Begin at the line that contains "slate_y, recess_z]) rotate_extrude()", stop after the line that contains "bpy.context.scene.collection.objects.link(empty)", and reproduce only that span, unaltered.

◇ ◇ ◇ ◇ ◇ ◇ ◇

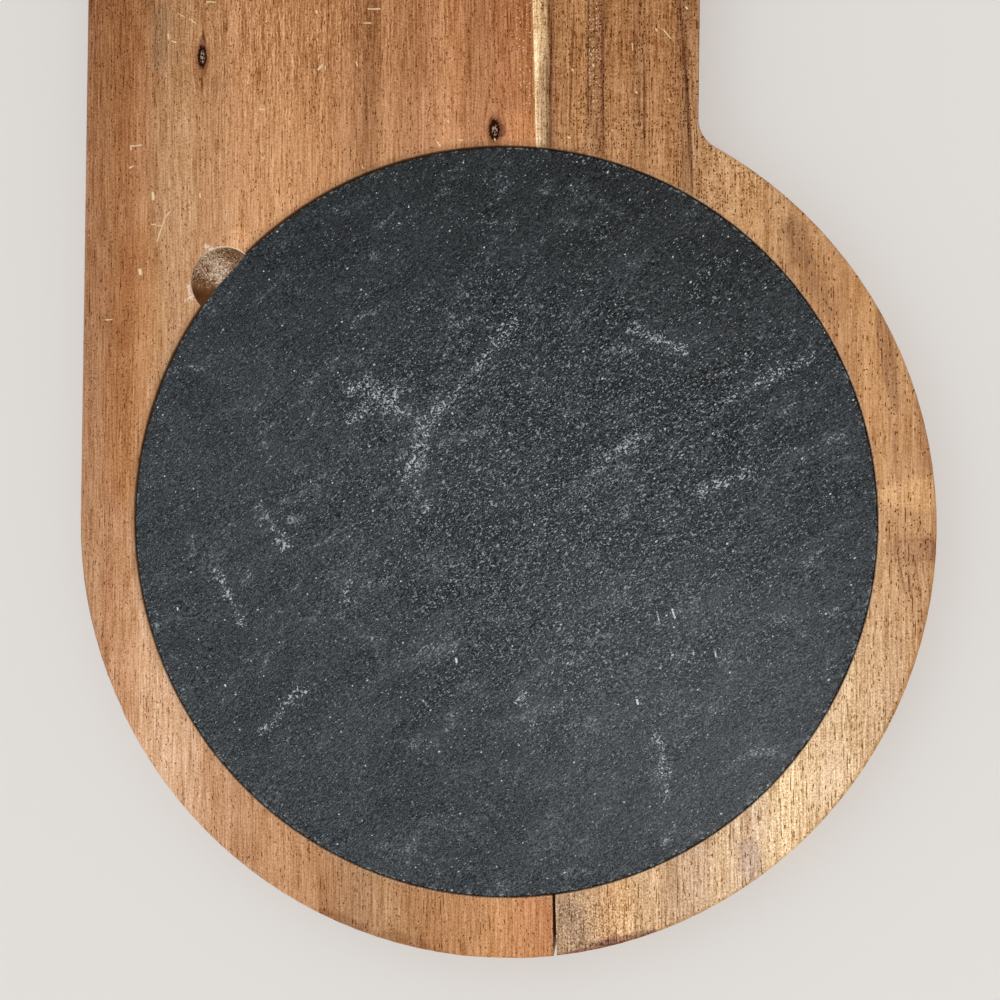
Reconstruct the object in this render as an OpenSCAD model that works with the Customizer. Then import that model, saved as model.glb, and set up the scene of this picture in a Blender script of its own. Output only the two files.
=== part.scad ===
// Serving board of two edge-glued planks with a loose round slate let into it.
// The frame's origin is the centre of the round end, on the underside.
// +Y runs towards the straight end, +X to the right, +Z up out of the board.

/* [Board] */
// Thickness of the wood
board_t = 15; // [12:0.5:22]
// Radius of the round end
round_r = 146.8; // [138:0.2:165]
// Width of the straight part, whose left edge runs on into the round end
straight_w = 217; // [180:1:250]
// Length from the foot of the round end to the straight end
board_l = 430; // [330:5:550]
// Radius of the inner corner between the straight part and the round end
inner_corner_r = 12; // [8:1:25]
// Radius of the two outer corners at the straight end
outer_corner_r = 12; // [6:1:30]
// Rounding of the outer edges, above and below
edge_r = 1.5; // [0.8:0.1:3]

/* [Slate] */
// Radius of the slate
slate_r = 127; // [105:1:129]
// Thickness of the slate
slate_t = 5; // [3:0.5:7]
// Bevel that dressing left round the slate's upper edge
slate_top_bevel = 0.5; // [0.2:0.1:1]
// Bevel round the slate's lower edge
slate_foot_bevel = 1.2; // [0.4:0.1:2]
// Place of the slate right of the round end's centre
slate_x = 1.4; // [-5:0.1:5]
// Place of the slate above the round end's centre, towards the straight end
slate_y = 1.2; // [-5:0.1:5]

/* [Recess] */
// Gap all round between the slate and the wall of its recess
slate_gap = 0.75; // [0.3:0.05:2]
// How far the slate's face lies below the wood's
slate_sunk = 0.5; // [0:0.1:1.5]
// Easing of the sharp edge round the recess
mouth_ease = 0.4; // [0.2:0.1:1]

/* [Finger scoop] */
// Radius of the ball-nosed cutter that made the scoop
scoop_r = 12; // [9:0.5:15]
// Depth of the scoop below the wood's face
scoop_depth = 10; // [8:0.5:11]
// Direction of the scoop from the slate's centre, in degrees from +X
scoop_turn = 138.9; // [100:0.1:170]
// How far the scoop's centre lies inside the slate's rim
scoop_inset = 0.9; // [0:0.1:3]

/* [Seam] */
// Where the glued seam crosses the middle of the round end
seam_x = 21; // [-30:1:45]
// Turn of the seam against the board's edges, in degrees
seam_skew = 2.1; // [-4:0.1:4]
// Thickness of the glue line
glue_t = 0.15; // [0.1:0.05:0.4]
// Length of the opened part of the joint, in from the round rim
split_l = 106; // [20:1:140]
// Width of the opened joint at the rim
split_w = 1.2; // [0.6:0.1:3]

/* [Hidden] */
$fn = 180;
ball_fn = 96;

// How far cutters run past the faces that they cut
overrun = 1;

// Straight part
left_x = -round_r;
right_x = straight_w - round_r;
middle_x = (left_x + right_x) / 2;
end_y = board_l - round_r;
shoulder_y = end_y - outer_corner_r;

// Inner corner: its arc is centred outside the wood, and bites a little into both edges
// that it joins, so that no sliver is left between them
corner_bite = 0.1;
corner_x = right_x + inner_corner_r;
corner_y = sqrt(pow(round_r + inner_corner_r, 2) - pow(corner_x, 2));
corner_turn = atan2(corner_y, corner_x);
corner_aim = 180 + corner_turn / 2;

// Recess and slate
recess_r = slate_r + slate_gap;
recess_z = board_t - slate_sunk - slate_t;

// Scoop: the ball's centre stands above the wood's face where the scoop is shallower
// than the ball
scoop_x = slate_x + (slate_r - scoop_inset) * cos(scoop_turn);
scoop_y = slate_y + (slate_r - scoop_inset) * sin(scoop_turn);
scoop_z = board_t - scoop_depth + scoop_r;

// Seam, along its own line: distance from the crossing point down to the rim, the tip
// of the opened joint, and how much wider the opening is on each side than the glue
rim_s = sqrt(pow(round_r, 2) - pow(seam_x * cos(seam_skew), 2)) - seam_x * sin(seam_skew);
tip_s = split_l - rim_s;
split_half = (split_w - glue_t) / 2;
reach = round_r + board_l;

// Quarter of a disc in the first quadrant
module quarter_disc(r) {
    intersection() {
        circle(r);
        square(r);
    }
}

// Slice across the wood, w wide, with its outer edge at the right eased above and below
module edge_slice(w) {
    square([w - edge_r, board_t]);
    translate([w - edge_r, edge_r]) square([edge_r, board_t - 2 * edge_r]);
    translate([w - edge_r, board_t - edge_r]) quarter_disc(edge_r);
    translate([w - edge_r, edge_r]) mirror([0, 1]) quarter_disc(edge_r);
}

// Three quarters of the round end: the straight part fills the fourth
module round_end() {
    rotate([0, 0, 180]) rotate_extrude(angle = 270) edge_slice(round_r);
}

// Straight part, from the middle of the round end up to the corners' shoulder
module straight_part() {
    translate([middle_x, shoulder_y, 0]) rotate([90, 0, 0])
        linear_extrude(height = shoulder_y) {
            edge_slice(straight_w / 2);
            mirror([1, 0]) edge_slice(straight_w / 2);
        }
}

// Straight end with its two rounded corners
module straight_end() {
    translate([left_x + outer_corner_r, shoulder_y, 0]) rotate([90, 0, 90])
        linear_extrude(height = straight_w - 2 * outer_corner_r) edge_slice(outer_corner_r);
    translate([right_x - outer_corner_r, shoulder_y, 0])
        rotate_extrude(angle = 90) edge_slice(outer_corner_r);
    translate([left_x + outer_corner_r, shoulder_y, 0]) rotate([0, 0, 90])
        rotate_extrude(angle = 90) edge_slice(outer_corner_r);
}

// Hollow corner where the straight part's right edge runs into the round end
module inner_corner() {
    translate([corner_x + corner_bite * cos(corner_aim), corner_y + corner_bite * sin(corner_aim), 0])
        rotate([0, 0, 180]) rotate_extrude(angle = corner_turn)
            translate([2 * inner_corner_r, 0]) mirror([1, 0]) edge_slice(inner_corner_r);
}

// Round recess for the slate, its mouth eased
module recess() {
    translate([slate_x, slate_y, recess_z]) cylinder(h = board_t, r = recess_r);
    translate([slate_x, slate_y, board_t - mouth_ease])
        cylinder(h = mouth_ease + overrun, r1 = recess_r, r2 = recess_r + mouth_ease + overrun);
}

// Scoop that lets a fingertip under the slate's rim
module scoop() {
    translate([scoop_x, scoop_y, scoop_z]) sphere(scoop_r, $fn = ball_fn);
}

// The board as it was cut and routed after gluing, before the joint opened
module routed_board() {
    difference() {
        union() {
            round_end();
            straight_part();
            straight_end();
            inner_corner();
        }
        recess();
        scoop();
    }
}

// Upright block over a plan drawn along the seam, whose line is that plan's +Y axis
module along_seam() {
    translate([seam_x, 0, -overrun]) rotate([0, 0, seam_skew])
        linear_extrude(height = board_t + 2 * overrun) children();
}

// Plan of all the wood on one side of the seam, -1 left and 1 right, drawn back where
// the joint has opened
module plank_plan(side) {
    polygon([
        [side * glue_t / 2, reach],
        [side * glue_t / 2, tip_s],
        [side * (glue_t / 2 + split_half * (1 + overrun / split_l)), -rim_s - overrun],
        [side * reach, -rim_s - overrun],
        [side * reach, reach]
    ]);
}

module left_plank() {
    color("#ad6f43") intersection() {
        routed_board();
        along_seam() plank_plan(-1);
    }
}

module right_plank() {
    color("#b08050") intersection() {
        routed_board();
        along_seam() plank_plan(1);
    }
}

// Cured film that still holds the planks, from the tip of the opened joint to the end
module glue_line() {
    color("#4a3222") intersection() {
        routed_board();
        along_seam() translate([-glue_t / 2, tip_s]) square([glue_t, reach]);
    }
}

module slate_disc() {
    color("#3d4347") translate([slate_x, slate_y, recess_z]) rotate_extrude()
        polygon([
            [0, 0],
            [slate_r - slate_foot_bevel, 0],
            [slate_r, slate_foot_bevel],
            [slate_r, slate_t - slate_top_bevel],
            [slate_r - slate_top_bevel, slate_t],
            [0, slate_t]
        ]);
}

left_plank();
right_plank();
glue_line();
slate_disc();
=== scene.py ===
"""Looks of the slate serving board: two oiled planks, their glue line and a riven slate."""

import math

import bpy
from mathutils import Matrix, Vector, noise


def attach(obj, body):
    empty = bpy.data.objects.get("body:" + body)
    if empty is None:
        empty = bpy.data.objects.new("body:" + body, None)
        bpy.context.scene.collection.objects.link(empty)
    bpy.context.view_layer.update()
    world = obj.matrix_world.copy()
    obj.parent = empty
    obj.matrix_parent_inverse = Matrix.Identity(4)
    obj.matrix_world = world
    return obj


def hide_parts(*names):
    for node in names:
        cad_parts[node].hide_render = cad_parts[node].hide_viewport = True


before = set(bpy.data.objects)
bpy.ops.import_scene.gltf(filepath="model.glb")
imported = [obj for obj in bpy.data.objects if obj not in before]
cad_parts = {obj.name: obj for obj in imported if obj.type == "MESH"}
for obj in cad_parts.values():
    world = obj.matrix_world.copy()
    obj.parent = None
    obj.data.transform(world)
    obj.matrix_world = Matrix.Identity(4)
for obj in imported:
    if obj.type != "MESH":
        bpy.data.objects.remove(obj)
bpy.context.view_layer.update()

MM = 0.001

# Places in the board's frame, in millimetres, as part.scad has them
BOARD_T = 15
SEAM_X = 21
SLATE_AT = (1.4, 1.2)
SLATE_R = 127
SLATE_TOP = 14.5
RECESS_R = 127.75
RECESS_FLOOR = 9.5
SCOOP_AT = (-93.62, 84.10, 17.0)
SCOOP_R = 12

# Copies of the CAD meshes: how near corners are merged, the thinnest sliver that a cut may
# leave, and the angle in degrees from which on an edge is shaded as sharp
MERGE = 0.001
SLIVER = 0.02
SHARP_TURN = 30

# Recess: how far its wall is drawn in to the slate, how much of the mouth's easing is kept, and
# how far wall and mouth reach from the recess's radius. The upper left, at TIGHT_TURN degrees,
# is drawn in less by TIGHT_SHARE.
RECESS_PULL = 0.56
MOUTH_SHARE = 0.4
MOUTH_W = 0.6
TIGHT_TURN = 135
TIGHT_SHARE = 0.6
# How far below its floor the recess may begin, and what counts as an upright face and as one
# that doesn't look towards the slate
FLOOR_SLACK = 0.1
UPRIGHT = 0.1
SIDEWAYS = 0.5

# Slate: grid lines across its face, the bevel inside its rim, the rim's largest radius, and the
# rings below the face: outwards, down, and a seed. The last ring is smooth.
SLATE_STEPS = 270
SLATE_BEVEL = 0.35
RIM_LIMIT = 127.05
SLATE_RINGS = [(0.25, 0.25, 1), (0.35, 0.8, 2), (0.35, 2.2, 3), (0.25, 3.6, 4), (-0.6, 5.0, 5)]
SMOOTH_DROP = 4.9
CENTRE_SLACK = 1e-9
# Chips on the rings: size against the ring, depth, and how much of it goes upwards
CHIPS_ROUND = 24
CHIP_DEEP = 0.12
CHIP_RISE = 0.8
UNDERSIDE = -0.9
# The rim's own shape: how far, and towards which angle, it is out of round, its mean pull, and
# its coarse and fine raggedness as waves round the rim and height
LEAN = 0.10
LEAN_TURN = -60
RIM_PULL = 0.08
COARSE_RAG = (9, 0.10)
FINE_RAG = (60, 0.09)
# The face's relief: how far and over what length its cleavage wanders, then the size of each
# wave along and across the cleavage, and its height
WANDER_MM = 60
WANDER = 14
SWELL = (60, 38, 0.14)
LEAF = (24, 9, 0.07)
RIVEN_GRAIN = (4.5, 2.2, 0.06)
FACE_SUNK = 0.12
# How many leaves the cleavage steps over, and how steep each step is
LEAVES = 3
STEP_STEEP = 5

# Scoop's cutter: its oversize, the size of torn fibres and lumps, and how far they stand out in
# its upper part, from the given place on over the given length
BALL_STEPS = 6
SCOOP_SPARE = 0.15
FIBRE_MM = (0.8, 2.2, 0.8)
LUMP_MM = (3, 4, 3)
FIBRE_DEEP = 0.30
LUMP_DEEP = 0.35
LUMP_EVERYWHERE = 0.05
TORN_FROM = -5
TORN_OVER = 4

# Knots: place across and along the grain, and half their width and length
KNOTS = [((-121.3, 165.5), (1.7, 4.2)), ((-16.9, 134.0), (1.9, 3.6))]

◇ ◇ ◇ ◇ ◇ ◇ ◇

_OUTPUT:_
    color("#3d4347") translate([slate_x, slate_y, recess_z]) rotate_extrude()
        polygon([
            [0, 0],
            [slate_r - slate_foot_bevel, 0],
            [slate_r, slate_foot_bevel],
            [slate_r, slate_t - slate_top_bevel],
            [slate_r - slate_top_bevel, slate_t],
            [0, slate_t]
        ]);
}

left_plank();
right_plank();
glue_line();
slate_disc();
=== scene.py ===
"""Looks of the slate serving board: two oiled planks, their glue line and a riven slate."""

import math

import bpy
from mathutils import Matrix, Vector, noise


def attach(obj, body):
    empty = bpy.data.objects.get("body:" + body)
    if empty is None:
        empty = bpy.data.objects.new("body:" + body, None)
        bpy.context.scene.collection.objects.link(empty)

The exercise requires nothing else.